The Shift to Cloud-Based Testing
The same cloud technology that powers streaming delivery also powers modern testing.
Cloud-based testing gives QA teams remote access to thousands of real devices hosted in secure data centers. Testing can occur at any time, from anywhere, without requiring physical hardware.
Broad Device Coverage
You can instantly test your app on hundreds of device brands, OS versions, and regional combinations. Parallel testing runs multiple test cases simultaneously, reducing test cycles from days to minutes.
Controlled Test Conditions
Teams can simulate various user conditions, such as:
- Limited network speed (throttling)
- Different geographical regions
- Low battery or background app usage
This helps detect performance issues before they are released.
Scalable Load Testing
Cloud platforms can simulate millions of virtual users to test performance under heavy demand. This helps identify bottlenecks early and ensures the platform remains stable during live events or major premieres.

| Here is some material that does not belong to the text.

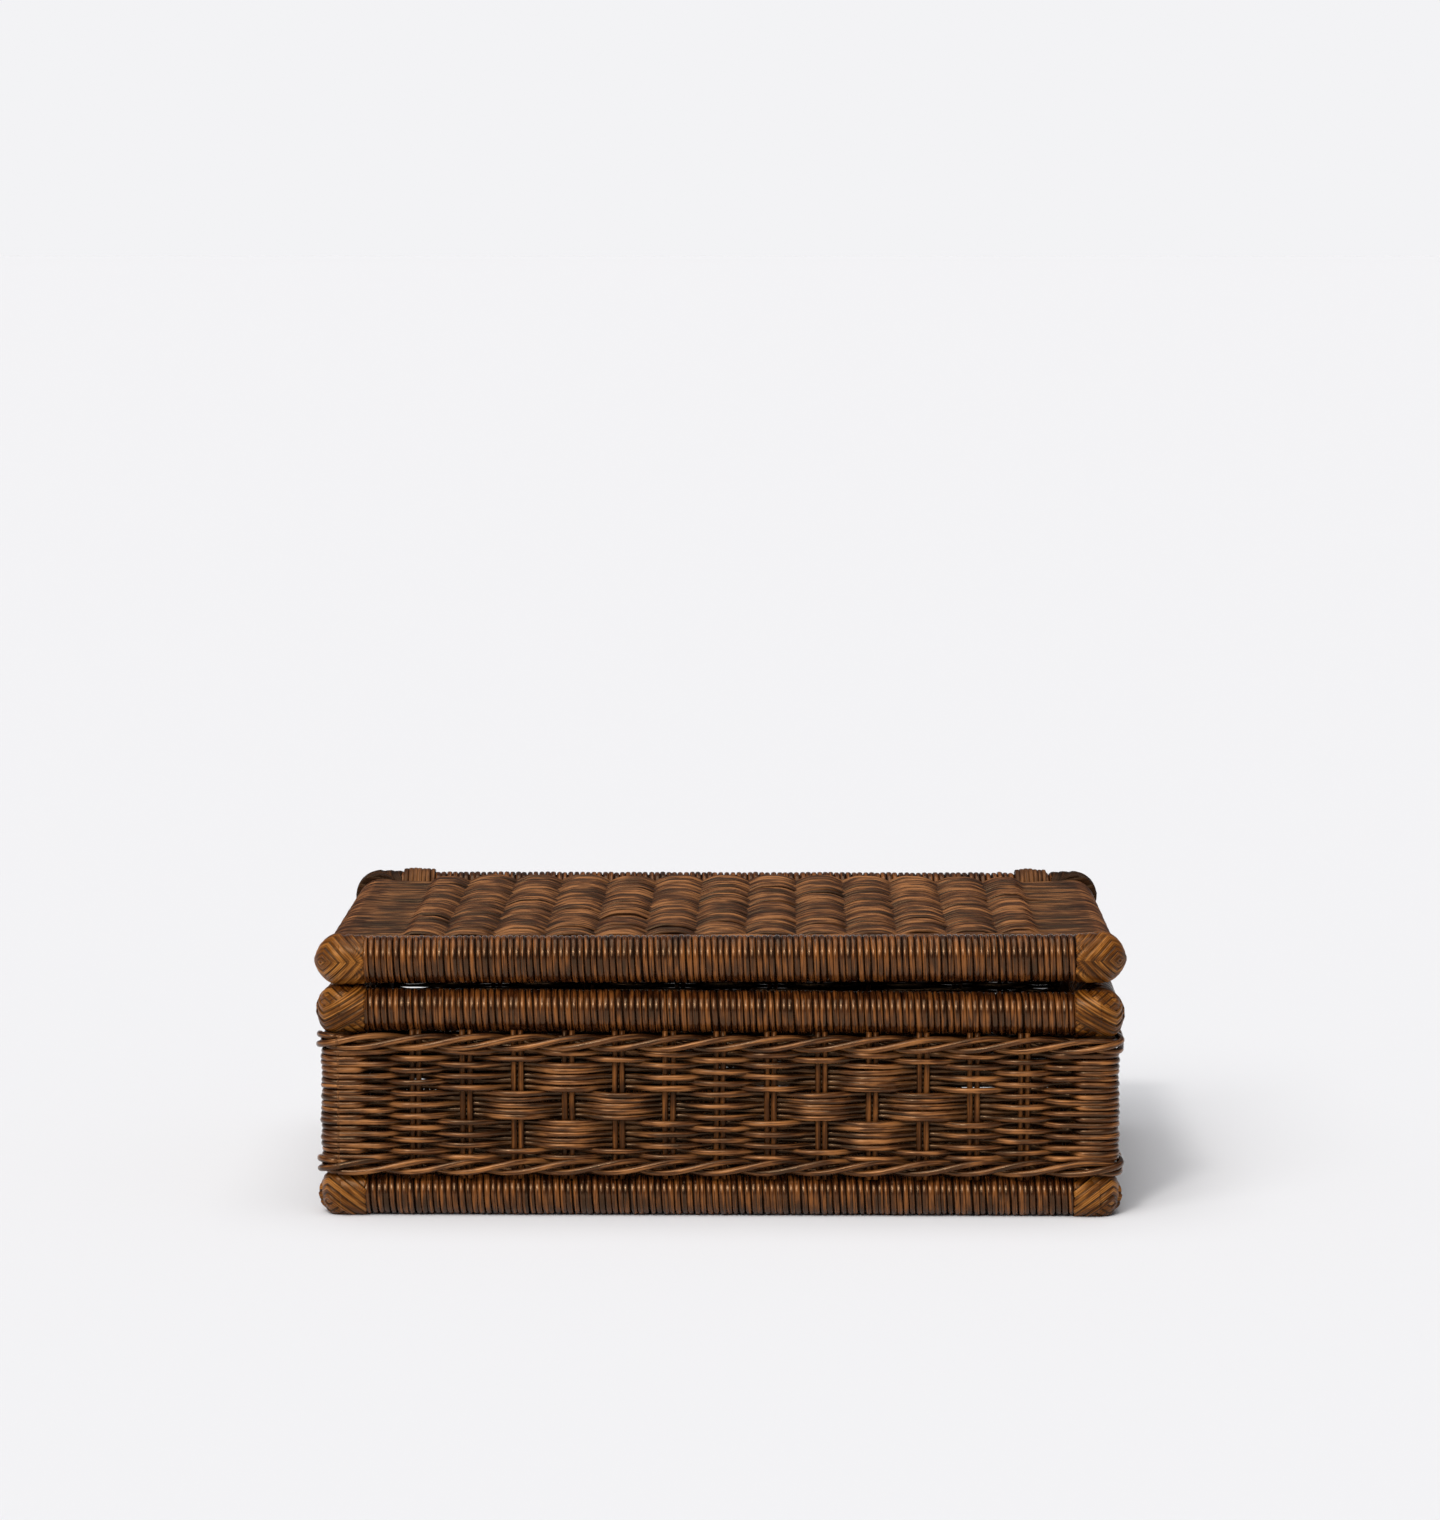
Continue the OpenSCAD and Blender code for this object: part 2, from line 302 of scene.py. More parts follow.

Continuous Integration and Automation
Cloud-based testing fits naturally into CI/CD pipelines. When developers update code, automated tests can run across devices instantly. If a failure occurs, teams receive immediate reports with logs, screenshots, or video recordings.
This short feedback loop enables teams to maintain speed and reliability without compromising quality.
Building Reliable Streaming Experiences
The cloud has enabled the delivery of large-scale, high-quality video to audiences worldwide. But cloud power alone is not enough.
Without proper testing, even the best infrastructure cannot prevent buffering, failed logins, or playback errors.
A strong OTT testing strategy, supported by a cloud-based testing platform, ensures both scalability and reliability. It allows teams to identify issues before users do and maintain consistent performance across devices and geographies.
Ultimately, every successful streaming experience depends on two key factors: robust cloud infrastructure and equally robust cloud-based testing.
Together, they determine how your viewers perceive quality and decide whether to remain subscribed.